If using !SolrCloud, then you also need !ZooKeeper installed and configured with 3 or 5 !ZooKeeper nodes
*Configuring Kafka Topics*
Atlas uses Kafka to ingest metadata from other components at runtime. This is described in the [[Architecture][Architecture page]]
in more detail. Depending on the configuration of Kafka, sometimes you might need to setup the topics explicitly before
using Atlas. To do so, Atlas provides a script =bin/atlas_kafka_setup.py= which can be run from the Atlas server. In some
environments, the hooks might start getting used first before Atlas server itself is setup. In such cases, the topics
can be run on the hosts where hooks are installed using a similar script =hook-bin/atlas_kafka_setup_hook.py=. Both these
use configuration in =atlas-application.properties= for setting up the topics. Please refer to the [[Configuration][Configuration page]]
for these details.
---++++ Setting up Atlas
There are a few steps that setup dependencies of Atlas. One such example is setting up the Titan schema
in the storage backend of choice. In a simple single server setup, these are automatically setup with default
configuration when the server first accesses these dependencies.
However, there are scenarios when we may want to run setup steps explicitly as one time operations. For example, in a
multiple server scenario using [[HighAvailability][High Availability]], it is preferable to run setup steps from one
of the server instances the first time, and then start the services.
To run these steps one time, execute the command =bin/atlas_start.py -setup= from a single Atlas server instance.
However, the Atlas server does take care of parallel executions of the setup steps. Also, running the setup steps multiple
times is idempotent.
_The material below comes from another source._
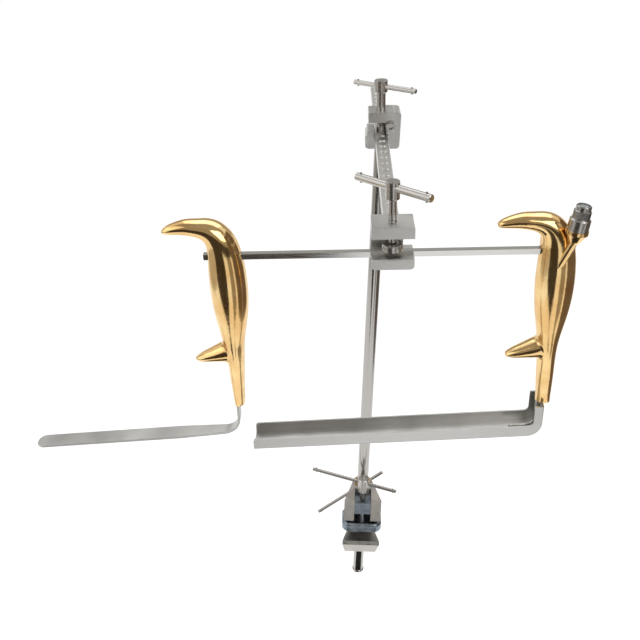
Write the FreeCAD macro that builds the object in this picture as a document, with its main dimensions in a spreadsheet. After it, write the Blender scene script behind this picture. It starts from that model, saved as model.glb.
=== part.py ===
import FreeCAD, Part
import math
import os
import Sketcher
from FreeCAD import Placement, Rotation, Vector

# Table-mounted self-retaining retractor, all lengths in millimetres and angles in degrees.
# World frame: origin at the centre of the lower table jaw's seat, Z up along the post,
# X along the rail, Y away from the surgeon.
# Upper frame: the support arm and everything on it, rolled about the pivot screw by arm_roll.
# Its origin is where the rail screw's axis meets the top face of the arm.

os.makedirs("parts", exist_ok=True)
doc = FreeCAD.newDocument("retractor")
sheet = doc.addObject("Spreadsheet::Sheet", "Sizes")

SIZES = {
    # clearances
    "running_gap": 0.05,
    "slide_gap": 0.15,
    "seat_gap": 0.02,
    "through": 1200,
    # post
    "post_radius": 7,
    "post_set_back": 24,
    "post_bottom": -87.5,
    "arm_height": 542.6,
    "arm_roll": 2.9,
    # table clamp
    "frame_half_width": 24,
    "frame_column_radius": 12.4,
    "frame_top": 68.5,
    "cheek_front": -12,
    "cheek_bottom": 33.5,
    "slot_half_width": 10.5,
    "slot_back": 10,
    "throat_back": 12,
    "jaw_front": -14,
    "jaw_nose_height": 7,
    "lower_jaw_depth": 31.4,
    "lower_jaw_tip_half_width": 8,
    "table_grip": 18.3,
    "table_jaw_thickness": 12,
    "table_jaw_half_width": 25.4,
    "bridge_bottom": 43.6,
    "bridge_height": 18,
    "bushing_radius": 9,
    "bushing_collar_radius": 10.6,
    "bushing_collar_height": 2,
    "lock_height": 36.6,
    "lock_boss_radius": 7,
    "lock_boss_end": 40,
    # table and lock screws
    "table_screw_radius": 3.5,
    "table_hub_radius": 7,
    "table_hub_bottom": 74,
    "table_hub_height": 21,
    "table_bar_rise": 13.3,
    "button_radius": 4.5,
    "button_height": 13,
    "table_bar_radius": 2.25,
    "table_bar_length": 112,
    "table_bar_turn": -20,
    "table_bar_shift": -13,
    "lock_screw_radius": 4,
    "lock_hub_start": 11,
    "lock_hub_height": 18,
    "lock_bar_turn": 41.5,
    "lock_bar_shift": -20,
    # head on the post
    "head_depth": 25.7,
    "head_left": -16.7,
    "head_right": 17.7,
    "head_step": 14,
    "head_top": 37.5,
    "head_drop": 22.5,
    "head_pin_inset": 2.2,
    "pivot_side": 5.9,
    "pivot_radius": 2.5,
    # arm clamp
    "pivot_x": 8.6,
    "pivot_z": 8.5,
    "arm_clamp_y": 242,
    "arm_clamp_depth": 26,
    "arm_clamp_left": -14,
    "arm_clamp_right": 12.8,
    "arm_clamp_bottom": -13.6,
    "arm_clamp_top": 21.7,
    "arm_throat_top": 12,
    "arm_lip_top": 4,
    # arm
    "arm_width": 12.7,
    "arm_thickness": 6,
    "arm_front_y": 8.6,
    "arm_rear_y": 425,
    "arm_hole_radius": 1.9,
    "arm_sink_radius": 3.3,
    "arm_hole_pitch": 15.7,
    "arm_first_hole_y": 37,
    "arm_hole_count": 25,
    # arm screw
    "arm_screw_radius": 4.5,
    "arm_hub_radius": 6.5,
    "arm_hub_bottom": 38,
    "arm_hub_height": 12,
    "arm_foot_radius": 4.5,
    "arm_foot_height": 7,
    "arm_bar_radius": 2.4,
    "arm_bar_length": 71,
    "arm_bar_turn": -36.5,
    "arm_bar_shift": 4,
    # front clamp
    "front_half_width": 15.75,
    "front_jaw_front": -13,
    "front_jaw_rear": 13.6,
    "front_top": 7.3,
    "front_throat_top": -1.3,
    "front_throat_bottom": -17.8,
    "front_bottom": -25.7,
    "front_web_y": 8.4,
    "front_web_right": 8.5,
    # rail
    "rail_size": 5,
    "rail_z": -18,
    "rail_left": -141,
    "rail_right": 128,
    # rail screw
    "rail_screw_radius": 3,
    "rail_hub_radius": 5.25,
    "rail_hub_bottom": 24,
    "rail_hub_height": 14.5,
    "rail_foot_radius": 8,
    "rail_foot_height": 5.5,
    "rail_bar_rise": 9.6,
    "rail_bar_radius": 3,
    "rail_bar_length": 70,
    "rail_bar_turn": -43,
    "rail_bar_shift": 0,
    # retractors
    "left_station": -125,
    "right_station": 121.3,
    "handle_bottom": -134,
    "tang_length": 20,
    "tang_width": 9,
    "pin_inset": 0.3,
    "foot_half_depth": 6.8,
    "spur_blend": 3.5,
    "left_foot_x": 0.1,
    "left_foot_half": 4.4,
    "right_foot_x": 2.4,
    "right_foot_half": 6.1,
    "rail_slot_run": 80,
    "left_blade_width": 15,
    "left_blade_thickness": 2,
    "left_blade_back": -0.3,
    "left_waist_half": 4.8,
    "left_waist_run": 52,
    "left_blade_drop": 162,
    "left_blade_slope": 4.1,
    "left_blade_tip": -178,
    "left_blade_bend": 15,
    "trough_width": 24,
    "trough_sheet": 1.5,
    "trough_back": 1.7,
    "trough_shank_depth": 7.2,
    "trough_drop": 163,
    "trough_depth": 10.1,
    "trough_slope": 2.8,
    "trough_tip": -236.3,
    "trough_bend": 12,
    # light fittings
    "light_foot_x": -5,
    "light_foot_y": -9.5,
    "light_foot_z": -20,
    "light_x": 7.1,
    "light_y": -14.8,
    "light_z": 13,
    "light_lean": 8,
    "light_tube_radius": 3,
    "light_cup_radius": 8.2,
    "light_cup_height": 9.5,
    "connector_radius": 7.6,
    "connector_height": 9,
    "nipple_radius": 6.3,
    "nipple_height": 9.5,
    "fibre_radius": 1.5,
    "guide_radius": 1.5,
    "guide_reach": 21,
}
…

Therefore, if one chooses to run the setup steps as part of server startup, for convenience,
then they should enable the configuration option =atlas.server.run.setup.on.start= by defining it with the value =true=
in the =atlas-application.properties= file.
---++++ Starting Atlas Server
<verbatim>
bin/atlas_start.py [-port <port>]</verbatim>
---+++ Using Atlas
* Verify if the server is up and running
<verbatim>
curl -v -u username:password http://localhost:21000/api/atlas/admin/version
{"Version":"v0.1"}</verbatim>
* Access Atlas UI using a browser: http://localhost:21000
* Quick start model - sample model and data
<verbatim>
bin/quick_start.py [<atlas endpoint>]</verbatim>
* List the types in the repository
<verbatim>
curl -v -u username:password http://localhost:21000/api/atlas/v2/types/typedefs/headers
[ {"guid":"fa421be8-c21b-4cf8-a226-fdde559ad598","name":"Referenceable","category":"ENTITY"},
{"guid":"7f3f5712-521d-450d-9bb2-ba996b6f2a4e","name":"Asset","category":"ENTITY"},
{"guid":"84b02fa0-e2f4-4cc4-8b24-d2371cd00375","name":"DataSet","category":"ENTITY"},
{"guid":"f93975d5-5a5c-41da-ad9d-eb7c4f91a093","name":"Process","category":"ENTITY"},
{"guid":"79dcd1f9-f350-4f7b-b706-5bab416f8206","name":"Infrastructure","category":"ENTITY"}
]</verbatim>
* List the instances for a given type
<verbatim>
curl -v -u username:password http://localhost:21000/api/atlas/v2/search/basic?typeName=hive_db
{
"queryType":"BASIC",
"searchParameters":{
"typeName":"hive_db",
"excludeDeletedEntities":false,
"includeClassificationAttributes":false,
"includeSubTypes":true,
"includeSubClassifications":true,
"limit":100,
"offset":0
},
"entities":[
{
"typeName":"hive_db",
"guid":"5d900c19-094d-4681-8a86-4eb1d6ffbe89",
"status":"ACTIVE",
"displayText":"default",
"classificationNames":[],
"attributes":{
"owner":"public",
"createTime":null,
"qualifiedName":"default@cl1",
"name":"default",
"description":"Default Hive database"
}
},
{
"typeName":"hive_db",
"guid":"3a0b14b0-ab85-4b65-89f2-e418f3f7f77c",
"status":"ACTIVE",
"displayText":"finance",
"classificationNames":[],
"attributes":{
"owner":"hive",
"createTime":null,
"qualifiedName":"finance@cl1",
"name":"finance",
"description":null
}
}
]
}</verbatim>
* Search for entities
curl -v -u username:password http://localhost:21000/api/atlas/v2/search/dsl?query=hive_db%20where%20name='default'
{
"queryType":"DSL",
"queryText":"hive_db where name='default'",
"entities":[
{
"typeName":"hive_db",
"guid":"5d900c19-094d-4681-8a86-4eb1d6ffbe89",
"status":"ACTIVE",
"displayText":"default",
"classificationNames":[],
"attributes":{
"owner":"public",
"createTime":null,
"qualifiedName":"default@cl1",
"name":"default",
"description":
"Default Hive database"
}
}
]
}</verbatim>
---+++ Stopping Atlas Server
<verbatim>
bin/atlas_stop.py</verbatim>
---+++ Troubleshooting
---++++ Setup issues
If the setup of Atlas service fails due to any reason, the next run of setup (either by an explicit invocation of
=atlas_start.py -setup= or by enabling the configuration option =atlas.server.run.setup.on.start=) will fail with
a message such as =A previous setup run may not have completed cleanly.=. In such cases, you would need to manually
ensure the setup can run and delete the Zookeeper node at =/apache_atlas/setup_in_progress= before attempting to
run setup again.
If the setup failed due to HBase Titan schema setup errors, it may be necessary to repair the HBase schema. If no
data has been stored, one can also disable and drop the HBase tables used by Atlas and run setup again.